The URB-E Pro-GT has a 35-volt, 50-cell, lithium-ion battery. I find it gets around 20 miles per charge, a little less if your trip includes a lot of steep hills. You need a key to start, and you can leave the battery locked in place. An extra turn of the key, and the battery slips out of the front column, which connects to the wheel and pairs with the handlebars.

One of the company’s major marketing lines with the latest URB-E is that it’s both a vehicle and a mobile power source. It has four USB type 2 ports, a USB-C port, and the option to adapt for two AC power slots. URB-E says its battery holds five charges for a MacBook and 40 for an iPhone, and it imagines the modern consumer pulling the battery out to offer it up as a power station for all their friends at a picnic. I never used it that way, but I did enjoy getting on the URB-E on my way to and from work and never having to worry that my iPhone might be low on battery.

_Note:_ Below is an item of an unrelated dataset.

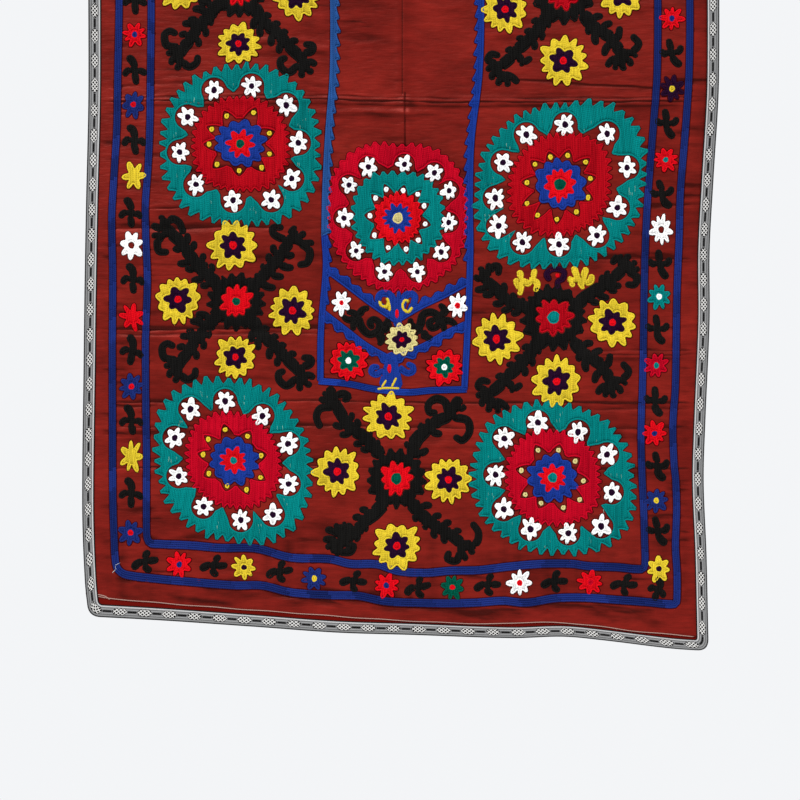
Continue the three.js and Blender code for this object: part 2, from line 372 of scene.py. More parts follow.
# Materials. A colour is given as it looks on the cloth, from 0 to 255, in the light of this scene.
LIGHT = 1.7
THREADS = {
    "teal": (4, 132, 130),
    "crimson": (198, 8, 36),
    "red": (228, 12, 26),
    "scarlet": (186, 10, 26),
    "blue": (30, 46, 114),
    "royal": (28, 58, 148),
    "steel": (42, 86, 152),
    "yellow": (234, 205, 52),
    "white": (268, 268, 266),
    "black": (24, 23, 22),
    "purple": (38, 12, 40),
    "green": (0, 86, 66),
    "cream": (228, 214, 142),
    # Painted shade: the low dark rows round the shapes and beside the bars stand in for the shadow line where
    # stitching meets satin
    "edge": (62, 8, 8),
    # Painted highlight: the short pale rows of the glints
    "pale": (176, 214, 190),
    "selvedge": (196, 156, 144),
}
SATIN_DARK, SATIN_WARM = (101, 15, 12), (137, 32, 24)
STRIP = (112, 20, 14)
SATIN_GLEAM, STRIP_GLEAM = (240, 110, 95), (240, 60, 60)


def linear(colour, light=LIGHT):
    """Scene values from a colour of 0 to 255 a channel."""
    values = [c / 255 for c in colour]
    values = [v / 12.92 if v <= 0.04045 else ((v + 0.055) / 1.055) ** 2.4 for v in values]
    return (*(v / light for v in values), 1)


class Shader:
    """Builds a material's nodes with one call for each."""

    def __init__(self, name, roughness, sheen=0.0, specular=0.1, gleam=(1, 1, 1, 1)):
        self.material = bpy.data.materials.new(name)
        self.material.use_nodes = True
        self.tree = self.material.node_tree
        self.surface = self.tree.nodes["Principled BSDF"]
        self.surface.inputs["Roughness"].default_value = roughness
        self.surface.inputs["Sheen Weight"].default_value = sheen
        self.surface.inputs["Sheen Roughness"].default_value = 0.4
        self.surface.inputs["Specular IOR Level"].default_value = specular
        self.surface.inputs["Specular Tint"].default_value = gleam
        self.surface.inputs["Sheen Tint"].default_value = gleam

    def put(self, socket, value):
        if isinstance(value, bpy.types.NodeSocket):
            self.tree.links.new(value, socket)
        else:
            socket.default_value = value

    def node(self, kind, *inputs, **settings):
        """A node with its first inputs in order, each a value or another node's output."""
        node = self.tree.nodes.new(kind)
        for key, value in settings.items():
            setattr(node, key, value)
        for socket, value in zip(node.inputs, inputs):
            if value is not None:
                self.put(socket, value)
        return node

    def math(self, operation, *inputs):
        return self.node("ShaderNodeMath", *inputs, operation=operation).outputs[0]

    def total(self, first, *others):
        for other in others:
            first = self.math("ADD", first, other)
        return first

    def times(self, value, factor):
        return self.math("MULTIPLY", value, factor)

    def value(self, attribute):
        return self.node("ShaderNodeAttribute", attribute_name=attribute).outputs["Fac"]

    def noise(self, scale, detail):
        """Noise with its own number of cycles a metre along x, y and z, from 0 to 1."""
        where = self.node("ShaderNodeTexCoord").outputs["Object"]
        cycles = self.node("ShaderNodeMapping", where, None, None, scale).outputs[0]
        node = self.node("ShaderNodeTexNoise", cycles)
        node.inputs["Scale"].default_value = 1.0
        node.inputs["Detail"].default_value = detail
        return node.outputs["Fac"]

    def ramp(self, factor, low, high):
        """A value that runs from low to high as the factor runs from 0 to 1."""
        return self.node("ShaderNodeMapRange", factor, 0.0, 1.0, low, high).outputs[0]

    def mix(self, factor, first, second):
        node = self.node("ShaderNodeMix", data_type="RGBA")
        self.put(node.inputs["Factor"], factor)
        self.put(node.inputs[6], first)
        self.put(node.inputs[7], second)
        return node.outputs[2]

    def stripes(self, factor, table):
        """Greys from a table of places from 0 to 1."""
        node = self.node("ShaderNodeValToRGB", factor)
        elements = node.color_ramp.elements
        while len(elements) < len(table):
            elements.new(0.5)
        for element, (place, grey) in zip(elements, table):
            element.position = place
            element.color = linear((grey, grey, grey))
        return node.outputs[0]

    def scaled(self, colour, factor):
        node = self.node("ShaderNodeVectorMath", operation="SCALE")
        self.put(node.inputs[0], colour[:3] if isinstance(colour, tuple) else colour)
        self.put(node.inputs["Scale"], factor)
        return node.outputs[0]

    def finish(self, colour, height=None, distance=0.0003, strength=0.6):
        self.put(self.surface.inputs["Base Color"], colour)
        if height is not None:
            bump = self.node("ShaderNodeBump")
            bump.inputs["Strength"].default_value = strength
            bump.inputs["Distance"].default_value = distance
            self.put(bump.inputs["Height"], height)
            self.put(self.surface.inputs["Normal"], bump.outputs[0])
        return self.material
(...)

The unit I tested, like earlier models, is easy to open and close. It hinges at the seat and can fold up into a relatively slim package. The previous model was awkward to move around when it was folded up. The new version is much easier to wheel around when closed, but it’s still too heavy, at 35 pounds, to be an easy carry for anything more than a short distance. URB-E has added a kickstand, which makes it easier to store upright.

URB-E likes to highlight its scooters as a flexible option for last mile commuting. If you fold it up, it can fit easily between your legs while you’re standing on a subway or a bus. I was able to squeeze it onto a moderately crowded elevator several times without knocking into anyone. For a commute that requires some time on a mass-transit vehicle, the URB-E is a better option than a full-sized bicycle. But you’re not going to have a great experience if you need to go up and down a lot of stairs, as I would when riding the New York City subway.

So, who is this unit right for? I just finished testing out the Copenhagen Wheel, and electric bike that provides an assist when you pedal. I liked it because it offered a boost to my speed without eliminating all the exercise. So, if you want your commute to be part of your fitness routine, the URB-E isn’t a great choice. It also won’t work for commutes over 20 miles or for people who want serious speed. A 10-mile commute is going to clock in at about 40 minutes if you’ve got any traffic lights to deal with along the way.

The URB-E Pro GT is great for people who don’t want to exercise or don’t have room for a bike in their daily commute. That might mean you have no room to store it in your apartment or office, or a trip that requires you to spend some time on a fairly crowded train or bus.

Last but not least, it’s definitely not as dorky as it once was. I got more compliments than chuckles riding it around New York City this past summer. But for now, it’s something new and different, so you’ve got to be the kind of person who enjoys stares, questions, and the occasional put-down as you’re working your way through the streets.